How do I know when to use them? This is really just a reiteration:

• If you are given a configuration and you recognise part of the diagram as a harmonic range, it might well be worth pursuing this. If you can’t project it into any useful other harmonic range (even after, for example, introducing one extra intersection point), this might lead nowhere, but you’ll probably find something.
• If you see that part of the diagram is well-suited for projecting harmonic ranges into other harmonic ranges, this is relevant. For example, if there are several lines through one point, particularly if that point also lies on a relevant circle.
• Similarly, if you require some sort of symmetric result like ‘points $\mathcal{A}$ have some tangency condition iff points $\mathcal{B}$ have the same tangency condition’, then consider whether the condition has a harmonic range interpretation, and whether $\mathcal{A}$ can be projected onto $\mathcal{B}$.
• If it feels like the problem could be solved by a giant sine rule calculation comparing various ratios, it might be amenable to harmonic range analysis, so long as you find a first example!

Where can I find actual details? Because this is a report on a contest, rather than a set of lecture notes, the level of detail given here is intentionally very low. Though I hope it gives a useful overview of why such approaches might be useful, perhaps especially for those students who have a passing familiarity with harmonic ranges, but are not yet fluent at successfully applying the methods in actual problems.

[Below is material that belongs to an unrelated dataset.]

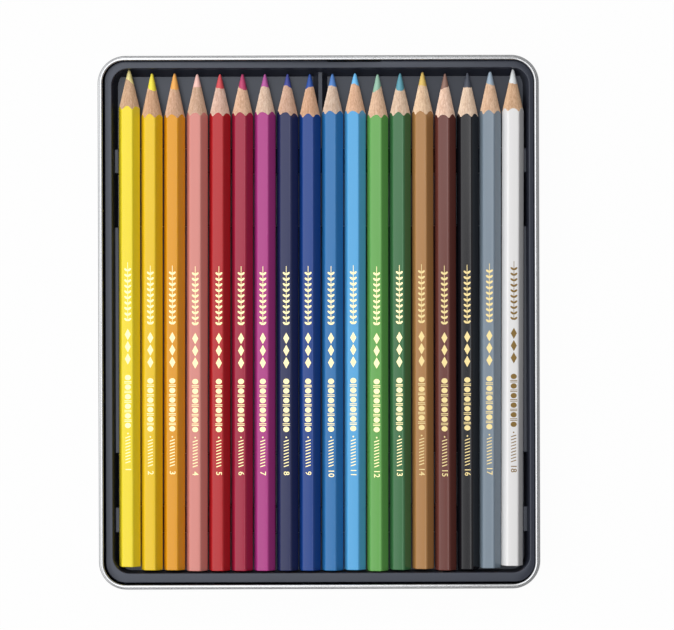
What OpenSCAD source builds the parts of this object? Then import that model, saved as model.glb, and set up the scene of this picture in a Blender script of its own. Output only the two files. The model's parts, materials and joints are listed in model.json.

The detail is important though, and I recommend these resources, among many articles on the internet:

• Alexander Remorov’s sheet on Projective Geometry, which also includes a discussion of polars. My own knowledge of the subject is particularly indebted to this source. I like Question 4.
• Sections 9.2–9.4 of Evan Chen’s recent book Euclidean Geometry in Mathematical Olympiads includes an ideally compact repository of useful statements. Problems, some of which veer into more challenging territory, are at the end of the section.